Existe em nossa contemporaneidade uma cisão entre o eu e outro, componentes do indivíduo na modernidade clássica. Vivemos o indivíduo-eu e é óbvio que isso nos impossibilita de vivermos em sociedade e ao mesmo tempo que tentamos recusá-la, fugir dessa sociedade que negamos, da necessidade do outro, da complementação do eu, refugiando em si mesmo, reivindicamos internamente, inconscientemente a alteridade do outro aquela mesma que nós mesmos negamos. Transferimos a nossa responsabilidade para outro, para o governo, para o patrão, etc. É, em suma, um beco sem saída.

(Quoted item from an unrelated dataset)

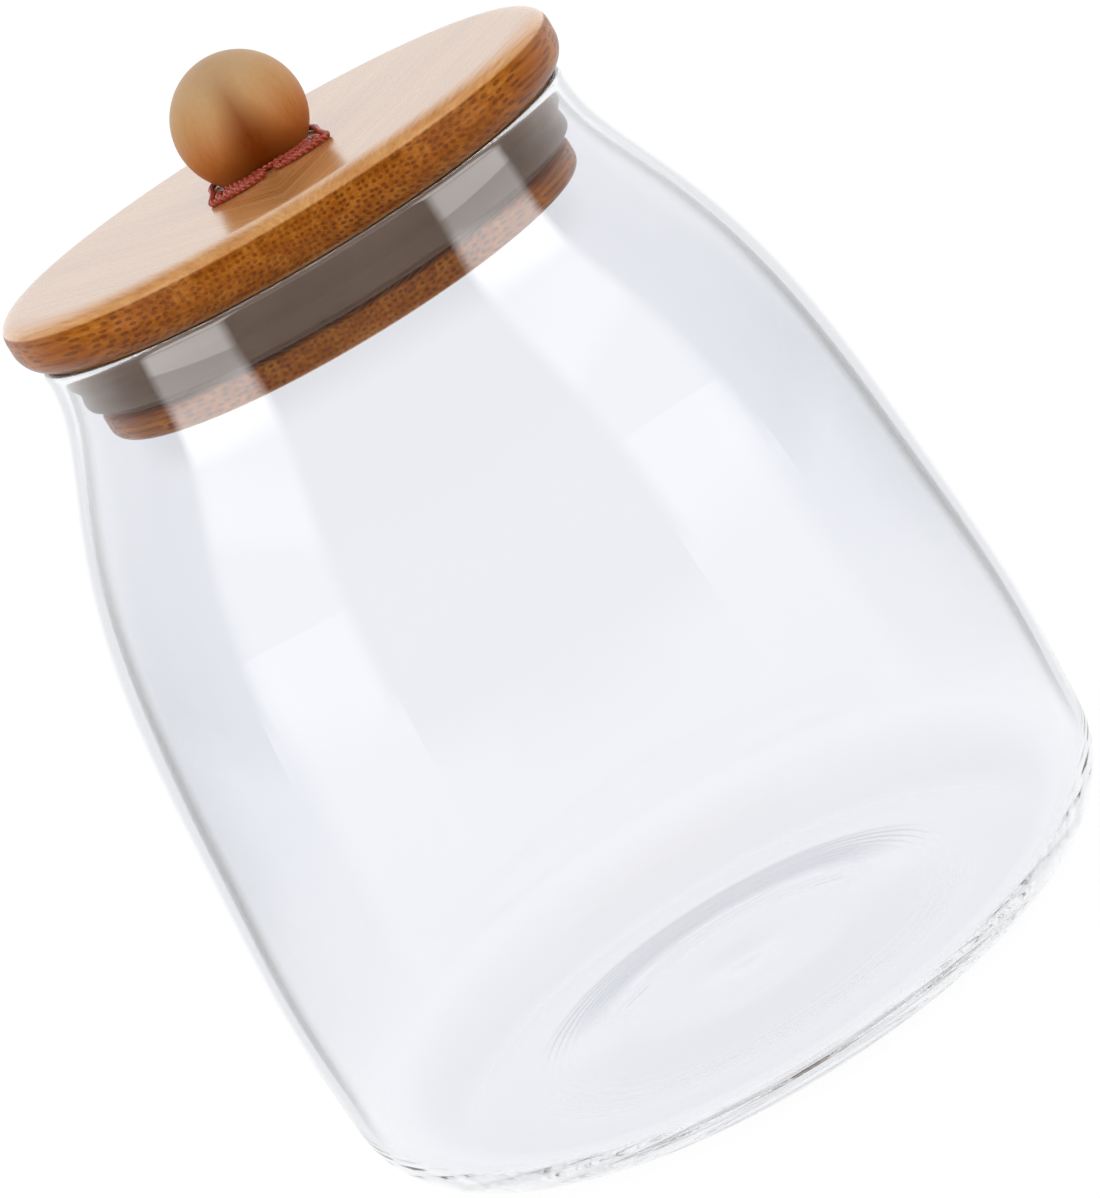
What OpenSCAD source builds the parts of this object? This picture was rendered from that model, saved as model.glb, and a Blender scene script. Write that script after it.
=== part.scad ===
// Glass storage canister with a bamboo lid: a blown jar with a rounded
// corner and a narrow neck, and a lid whose lower disc and silicone ring
// plug the mouth. A ball knob is screwed on from below.
// Millimetres, +Z up, origin on the table at the middle of the base.

/* [Jar] */
// Largest outside diameter
jar_d = 155; // [130:1:180]
// Height from the table to the rim
jar_h = 165.5; // [140:0.5:190]
// Outside diameter of the neck
neck_d = 106; // [104:0.5:112]
// Wall thickness at the neck
wall = 2.4; // [2:0.1:2.8]
// Wall thickness at the belly, where the glass was blown thinnest
belly_wall = 1.8; // [1.4:0.1:2.4]
// Floor thickness at the outside of the base
floor_t = 3; // [2.5:0.5:5]
// Height and width of the rounded lower corner
corner = 17; // [10:1:20]
// Diameter of the push-up under the base
punt_d = 90; // [70:1:100]
// Height of the push-up
punt_h = 2.6; // [1:0.2:4]

/* [Lid] */
// Diameter of the upper plate
plate_d = 111.2; // [108:0.2:120]
// Thickness of the upper plate
plate_t = 11.1; // [10.9:0.1:14]
// Radius of the plate's upper edge
plate_top_r = 4; // [2:0.2:4.4]
// Radius of the plate's lower edge
plate_under_r = 5.6; // [3:0.2:6.4]
// Diameter of the plug's disc below the seal
plug_d = 95.4; // [90:0.2:97]
// Depth of the plug below the plate
plug_h = 17.2; // [15:0.2:20]
// Thickness of the plug's disc
plug_disc_t = 5.4; // [4:0.2:6]
// Depth of the seal's groove behind the disc's edge
groove = 3.8; // [3:0.2:5]

/* [Knob] */
// Diameter of the ball
ball_d = 24.6; // [24.4:0.1:24.8]
// Height of the ball's centre above its flat foot
ball_drop = 8.9; // [8.2:0.1:9]
// Thickness of the red cord tied round the knob's foot
cord_d = 1.2; // [0.9:0.1:1.2]
// Length of the wood screw
screw_l = 40; // [36:1:42]
// Diameter of the wood screw
screw_d = 4; // [3.5:0.1:4.5]

/* [Hidden] */
$fn = 96;
gap = 0.3;           // between the seal and the glass
fit = 0.05;          // round a screw in wood, and inside the stretched seal
steps = 5;           // pieces in each span of a smooth curve
arc_steps = 8;       // pieces in each quarter arc
jar_r = jar_d / 2;
neck_r = neck_d / 2;
foot_r = jar_r * 0.98 + 0.5 - corner;
punt_r = punt_d / 2;
plate_z = jar_h;
knob_z = plate_z + plate_t;
ball_r = ball_d / 2;
ball_z = knob_z + ball_drop;
plug_z = plate_z - plug_h;
disc_top = plug_z + plug_disc_t;
hub_r = plug_d / 2 - groove;
bore_r = neck_r - wall;
lip_r = bore_r - gap;
cord_r = cord_d / 2;
cord_sides = 8;
cord_steps = 2;
// The cord on the plate, from one of its tucked-in ends to the middle of its
// back: a small loop in front of the knob, then round behind the knob's foot
cord_half = [[8.6, -7.1], [6.9, -9.2], [4.4, -10.9], [2.3, -12.2], [1.4, -14.2], [2.3, -16.2],
             [5, -16.9], [8.2, -16.4], [10.6, -15.4], [11.6, -13.9], [11.5, -11.6],
             [11, -7.8], [10.7, -3.4], [10.6, 1.4], [9.2, 5.8], [5.6, 9.4], [0, 10.9]];
head_r = screw_d;
head_h = screw_d * 0.6;
hole_r = screw_d / 2 + 0.2;
slot_l = head_r * 1.1;
slot_w = screw_d * 0.18;
slot_h = head_h * 0.7;

// The jar's side: [share of the height, share of the way from neck to belly]
side = [[corner / jar_h, 0.98], [0.19, 1], [0.43, 0.915], [0.67, 0.715],
        [0.82, 0.4], [0.895, 0.17], [0.945, 0.04], [0.985, 0]];

// Unit direction of a list of points at point i
function heading(p, i) =
    let (a = p[max(i - 1, 0)], b = p[min(i + 1, len(p) - 1)]) (b - a) / norm(b - a);

// Point at t on the smooth span from point i to point i + 1
function on_span(p, i, t) =
    let (run = norm(p[i + 1] - p[i]),
         a = p[i] + heading(p, i) * run / 3,
         b = p[i + 1] - heading(p, i + 1) * run / 3,
         s = 1 - t)
    p[i] * pow(s, 3) + a * 3 * s * s * t + b * 3 * s * t * t + p[i + 1] * pow(t, 3);

// Smooth curve through a list of points, with n pieces in each span
function smooth(p, n = steps) = concat(
    [for (i = [0 : len(p) - 2], k = [0 : n - 1]) on_span(p, i, k / n)],
    [p[len(p) - 1]]);

// Thickness of the glass at radius r: the wider it was blown, the thinner it is
function glass_t(r) = wall + (belly_wall - wall) * (r - neck_r) / (jar_r - neck_r);

// Inner side of the glass along a piece of the jar's outline
function inside_of(p) =
    [for (i = [0 : len(p) - 1]) let (h = heading(p, i)) p[i] + glass_t(p[i][0]) * [-h[1], h[0]]];

// Arc of an ellipse about c, from angle a to angle b
function arc(c, rx, ry, a, b) =
    [for (k = [0 : arc_steps]) let (t = a + (b - a) * k / arc_steps)
        c + [rx * cos(t), ry * sin(t)]];

// Easy slope from height za at radius ra to height zb at radius rb
function slope(ra, za, rb, zb) =
    [for (k = [0 : arc_steps]) let (t = k / arc_steps)
        [ra + (rb - ra) * t, za + (zb - za) * (1 - cos(180 * t)) / 2]];

function reversed(p) = [for (i = [len(p) - 1 : -1 : 0]) p[i]];

outer_side = smooth([for (s = side) [neck_r + (jar_r - neck_r) * s[1], jar_h * s[0]]]);
inner_side = inside_of(outer_side);
corner_r = outer_side[0][0];
inner_corner_r = inner_side[0][0];

// Blown jar: resting ring, rounded corner, bulging side, fire-polished rim,
// and a floor that is pushed up in the middle
module glass_jar() {
    outside = concat(
        slope(punt_r * 0.45, punt_h, punt_r, 0),
        arc([foot_r, corner], corner_r - foot_r, corner, -90, -10),
        outer_side);
    rim = arc([neck_r - wall / 2, jar_h * 0.985], wall / 2, jar_h * 0.015, 0, 180);
    inside = concat(
        arc([foot_r, corner], inner_corner_r - foot_r, corner - floor_t, -10, -90),
        slope(punt_r, floor_t, punt_r * 0.45, floor_t + punt_h * 0.8));
    color([0.86, 0.9, 0.93, 0.35])
        rotate_extrude()
            polygon(concat([[0, punt_h]], outside, rim, reversed(inner_side), inside,
                           [[0, floor_t + punt_h * 0.8]]));
}

// Upper plate, turned with soft edges and drilled for the screw
module lid_plate() {
    r = plate_d / 2;
    color("#c98f52")
        translate([0, 0, plate_z])
            difference() {
                rotate_extrude()
                    polygon(concat([[0, 0]],
                        arc([r - plate_under_r, plate_under_r], plate_under_r, plate_under_r, -90, 0),
                        arc([r - plate_top_r, plate_t - plate_top_r], plate_top_r, plate_top_r, 0, 90),
                        [[0, plate_t]]));
                translate([0, 0, -1]) cylinder(r = hole_r, h = plate_t + 2);
            }
}

// Lower disc with the hub that carries the seal, countersunk for the screw
module lid_plug() {
    r = plug_d / 2;
    edge = plug_disc_t * 0.5;
    color("#a86a32")
        difference() {
            translate([0, 0, plug_z])
                rotate_extrude()
                    polygon(concat([[0, 0]],
                        arc([r - edge, edge], edge, edge, -90, 0),
                        [[r, plug_disc_t], [hub_r, plug_disc_t], [hub_r, plug_h], [0, plug_h]]));
            translate([0, 0, plug_z - 1]) cylinder(r = hole_r, h = plug_h + 2);
            translate([0, 0, plug_z - fit])
                cylinder(r1 = head_r + 2 * fit, r2 = hole_r, h = head_h + 2 * fit);
        }
}

// Silicone ring: a soft round belly below and a thin wiping lip above
module seal_ring() {
    belly = smooth([[lip_r - 3.2, disc_top], [lip_r - 1.5, disc_top + 2.3],
                    [lip_r - 1.1, disc_top + 5.8], [lip_r - 1.4, disc_top + 8.8]]);
    lip = [[lip_r - 0.3, plate_z - 1.5], [lip_r, plate_z - 0.8], [lip_r - 0.2, plate_z - 0.4]];
    color([0.72, 0.68, 0.66, 0.7])
        rotate_extrude()
            polygon(concat([[hub_r + fit, disc_top]], belly, lip,
                           [[lip_r - 3, plate_z], [hub_r + fit, plate_z]]));
}

// Ball with a flat foot and a pilot hole for the screw
module knob_ball() {
    color("#c89355")
        difference() {
            translate([0, 0, ball_z]) sphere(r = ball_r);
            translate([0, 0, knob_z - ball_d]) cube([ball_d * 2, ball_d * 2, ball_d * 2], center = true);
            translate([0, 0, knob_z - 1])
                cylinder(r = screw_d / 2 + fit, h = plug_z + screw_l + 2 - knob_z);
        }
}

// Red cord that lies round the foot of the ball, with a small flat loop on
// each side in front and its ends tucked in beside the ball
module knob_cord() {
    back = len(cord_half) - 2;
    route = smooth(concat(cord_half, [for (i = [back : -1 : 0]) [-cord_half[i][0], cord_half[i][1]]]),
                   cord_steps);
    last = len(route) - 1;
    points = [for (i = [0 : last], k = [0 : cord_sides - 1])
        let (h = heading(route, i), a = 360 * k / cord_sides)
            [route[i][0] - h[1] * cord_r * cos(a), route[i][1] + h[0] * cord_r * cos(a),
             cord_r * sin(a)]];
    sides = [for (i = [0 : last - 1], k = [0 : cord_sides - 1])
        let (a = i * cord_sides, b = a + cord_sides, j = (k + 1) % cord_sides)
            [a + k, b + k, b + j, a + j]];
    start = [for (k = [0 : cord_sides - 1]) k];
    end = [for (k = [cord_sides - 1 : -1 : 0]) last * cord_sides + k];
    color("#a5251c")
        translate([0, 0, knob_z + cord_r + fit])
            polyhedron(points = points, faces = concat(sides, [start, end]));
}

// Countersunk wood screw with a cross slot
module knob_screw() {
    color("#b9bcc0")
        difference() {
            translate([0, 0, plug_z]) {
                cylinder(r1 = head_r, r2 = screw_d / 2, h = head_h);
                translate([0, 0, head_h]) cylinder(r = screw_d / 2, h = screw_l - head_h - screw_d);
                translate([0, 0, screw_l - screw_d])
                    cylinder(r1 = screw_d / 2, r2 = screw_d / 16, h = screw_d);
            }
            for (turn = [0, 90])
                translate([0, 0, plug_z])
                    rotate([0, 0, turn]) cube([slot_l, slot_w, slot_h * 2], center = true);
        }
}

glass_jar();
lid_plate();
lid_plug();
seal_ring();
knob_ball();
knob_cord();
knob_screw();
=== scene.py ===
import math
import bpy
import numpy as np
from mathutils import Matrix, Vector, noise


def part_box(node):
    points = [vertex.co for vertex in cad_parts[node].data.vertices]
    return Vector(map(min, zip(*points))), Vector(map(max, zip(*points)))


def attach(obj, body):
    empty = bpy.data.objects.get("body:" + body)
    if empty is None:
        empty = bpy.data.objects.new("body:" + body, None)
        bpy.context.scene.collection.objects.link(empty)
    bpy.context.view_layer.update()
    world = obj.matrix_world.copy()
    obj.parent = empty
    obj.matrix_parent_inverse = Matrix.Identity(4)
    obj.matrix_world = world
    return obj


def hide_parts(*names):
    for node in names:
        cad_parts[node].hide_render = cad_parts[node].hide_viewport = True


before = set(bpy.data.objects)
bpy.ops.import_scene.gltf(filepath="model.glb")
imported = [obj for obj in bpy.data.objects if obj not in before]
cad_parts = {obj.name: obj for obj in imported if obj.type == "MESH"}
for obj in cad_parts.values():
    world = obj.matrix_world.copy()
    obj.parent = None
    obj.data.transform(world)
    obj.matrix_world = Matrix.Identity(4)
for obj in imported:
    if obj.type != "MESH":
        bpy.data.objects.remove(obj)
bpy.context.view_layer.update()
scene = bpy.context.scene
MM = 0.001


# ---- sizes, all from the frame ----------------------------------------------------------

jar_lo, jar_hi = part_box("glass_jar")
plate_lo, plate_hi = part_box("lid_plate")
plug_lo, plug_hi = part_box("lid_plug")
seal_lo, seal_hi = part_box("seal_ring")
_, ball_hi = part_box("knob_ball")
cord_lo, cord_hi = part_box("knob_cord")

JAR_R = (jar_hi.x - jar_lo.x) / 2 - 0.05 * MM
JAR_H = jar_hi.z
RIM_Z = plate_lo.z
TOP_Z = plate_hi.z
PLATE_R = plate_hi.x
PLUG_Z = plug_lo.z
PLUG_R = plug_hi.x
SEAL_R = seal_hi.x
SEAL_Z = seal_lo.z
BALL_R = ball_hi.x
BALL_Z = ball_hi.z - BALL_R
CORD_T = cord_hi.z - cord_lo.z
NECK_R = 53.0 * MM
WALL = 2.4 * MM
BELLY_WALL = 1.8 * MM
HUB_R = PLUG_R - 3.8 * MM
GRAIN = math.radians(60)          # the bamboo's fibres, from the X axis


# ---- camera: 14 degrees above the table, rolled so that the canister leans --------------

FOCAL_MM = 150.25                 # on a 36 mm sensor
DISTANCE = 0.903
ELEVATION = math.radians(14.11)
ROLL = math.radians(31.0)
AIM = Vector((3.33 * MM, 0, 82.1 * MM))


def add_camera():
    data = bpy.data.cameras.new("camera")
    data.lens = FOCAL_MM
    data.sensor_width = 36
    data.clip_start = 0.01
    data.clip_end = 50
    cam = bpy.data.objects.new("camera", data)
    scene.collection.objects.link(cam)
    back = Vector((0, -math.cos(ELEVATION), math.sin(ELEVATION)))
    turn = (-back).to_track_quat("-Z", "Y").to_matrix() @ Matrix.Rotation(-ROLL, 3, "Z")
    cam.matrix_world = Matrix.Translation(AIM + back * DISTANCE) @ turn.to_4x4()
    scene.camera = cam


# ---- node helpers -----------------------------------------------------------------------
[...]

Não queremos romper com a nossa rotina torturante e talvez nem podemos, pois essa mesma rotina aprisiona a imaginação para além dela, de nós mesmos. Como no mito de Ulisses que tentava libertar seus companheiros do feitiço que os transformaram em porcos e quando os mesmos ficaram sabendo que ele tinha o antídoto, fugiram todos se recusando a serem libertos do estado animal em que estavam.
Atualmente, nos recusamos a sair da caverna, pois a luz nos dá medo, nos assusta. As trevas, ao contrário do que os filmes de terror propagam, nos dá segurança e calma. Sem a luz para nos mostrar o que nos assusta não podemos nos assustar. É como na casa do terror de qualquer parque de diversão, sem a luz não podemos ver as caveiras, os vampiros é só com a luz que podemos gritar de medo. Se não podemos enxergar, logo não podemos decidir, nem opinar e nem andarmos por conta própria. A desresponsabilização é um porto seguro que embora não nos traga aventuras também não nos traz riscos. Preferimos nos submeter aos erros cotidianos de vidas sem sentido a termos a responsabilidade de impormos a nós o nosso próprio sentido.

O aluno com medo de aprender se esconde em sua ignorância. É como se a vergonha de cair da bicicleta fosse tão terrível a ponto de preferir nem tentar aprender a andar de bicicleta. Por isso, o videogame é o brinquedo da nossa época, porque só socializamos o jogo quando já o dominamos, não há a vergonha dos erros, pois não se compartilha o jogo antes de aprendê-lo na solidão. A interação, se é que podemos chamar dessa forma, a relação entre menino e a máquina é passiva, sem comentários, sem críticas alheias. Os jovens de hoje não estão preparados para crítica, toda contrariedade é tida como ofensa ou maledicência, por isso, mais do que antes se refugiam em hábitos fabricados pela mídia ou pelos produtores de comportamentos do momento. Nada é mais seguro do que fazer o que todos fazem.

É por isso também que a customização é uma marca de nosso tempo, ao mesmo tempo, em que imitamos os produtores de comportamento adaptamos a nossa individualidade, aquilo que é só nosso, ou que achamos que seja, pois a customização também se massifica, pois é, por outro lado, a retroalimentação do mercado, o aproveitamento de seus dejetos para novos fins, é a multiplicação dos pães das mercadorias, é a reprodução infinita dos mesmos por meio da mudança de detalhes que pouco os diferenciam, um corte aqui outro acolá, um descosturado na coxa outro no joelho e assim a mesmice e a uniformidade é reproduzida como se não fosse o mesmo e nem o uniformemente igual.
A beleza, hoje em dia, está na ignorância, no não-saber.
A liberdade é poder fazer igual aos outros.
A paz é não ser importunado por problemas alheios.